Lindsey played for the U.S. U-16, U-17 and U-21 teams and was a member of the USA's U-21 2001 Nordic Cup champions in Norway.

Lindsey was called into national team training camps in 2009 and 2010 and was in Residency Training Camp at the Home Depot Center in 2004 and 2006. She played one match in the 2011 FIFA Women's World Cup in Germany against Colombia which the U.S. won 3–0. She has been described as one of the best possessors of the ball on the U.S. team and is known for her excellent work rate, superb passing, and willingness to sacrifice for the team. As a central midfielder, she led the team in assists in 2010 with seven.

Lori Lindsey was a member of the 2012 U.S. Women's National Team player pool and was named as an alternate for the 2012 Olympics in London.

Lindsey was nominated for the National Soccer Hall of Fame class of 2018.

==Post-playing career==
On April 24, 2017, it was announced that Lindsey would join the staff of the Washington Spirit Development Academy as the Strength and Conditioning Director and Assistant Coach.

In 2018, Lindsey served as a commentator for non-televised NWSL games that were broadcast on go90 and the NWSL website.

Nashville SC in 2020 announced Lindsey would serve as its sideline reporter. As of 2023, she is one of the match analysts for MLS Season Pass on Apple TV.

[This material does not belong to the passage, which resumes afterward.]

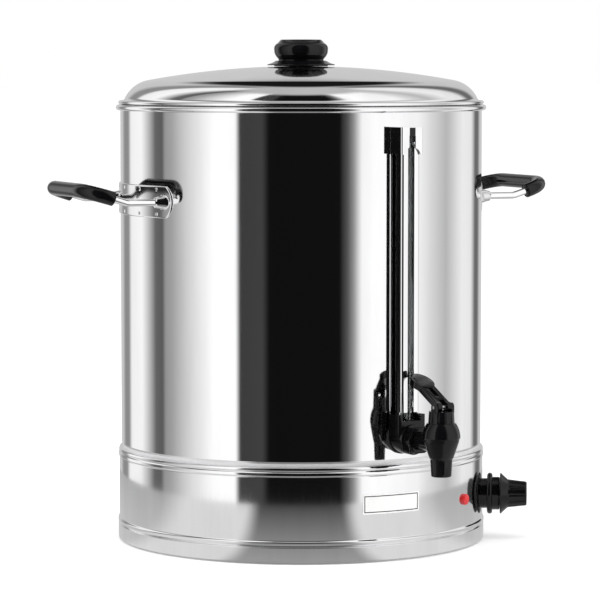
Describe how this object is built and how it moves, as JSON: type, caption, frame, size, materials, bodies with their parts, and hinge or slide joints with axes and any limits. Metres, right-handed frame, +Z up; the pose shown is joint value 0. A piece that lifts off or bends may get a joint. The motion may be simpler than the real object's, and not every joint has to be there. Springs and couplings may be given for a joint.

Lindsey served as a match analyst and commentator for the Fox coverage of the 2026 FIFA Men's World Cup.

==Career statistics==

===International goals===

| # | Date | Location | Opponent | Score | Result | Competition |
|---|---|---|---|---|---|---|
| 1. | January 22, 2012 | Vancouver, British Columbia, Canada | Guatemala | 6 – 0 | 13–0 | 2012 CONCACAF Women's Olympic Qualifying Tournament |

==Personal life==
Lindsey resides in Washington, D.C. She came out publicly as gay in 2012 in an interview with Autostraddle, but notes her sexuality has never been in question to friends and family.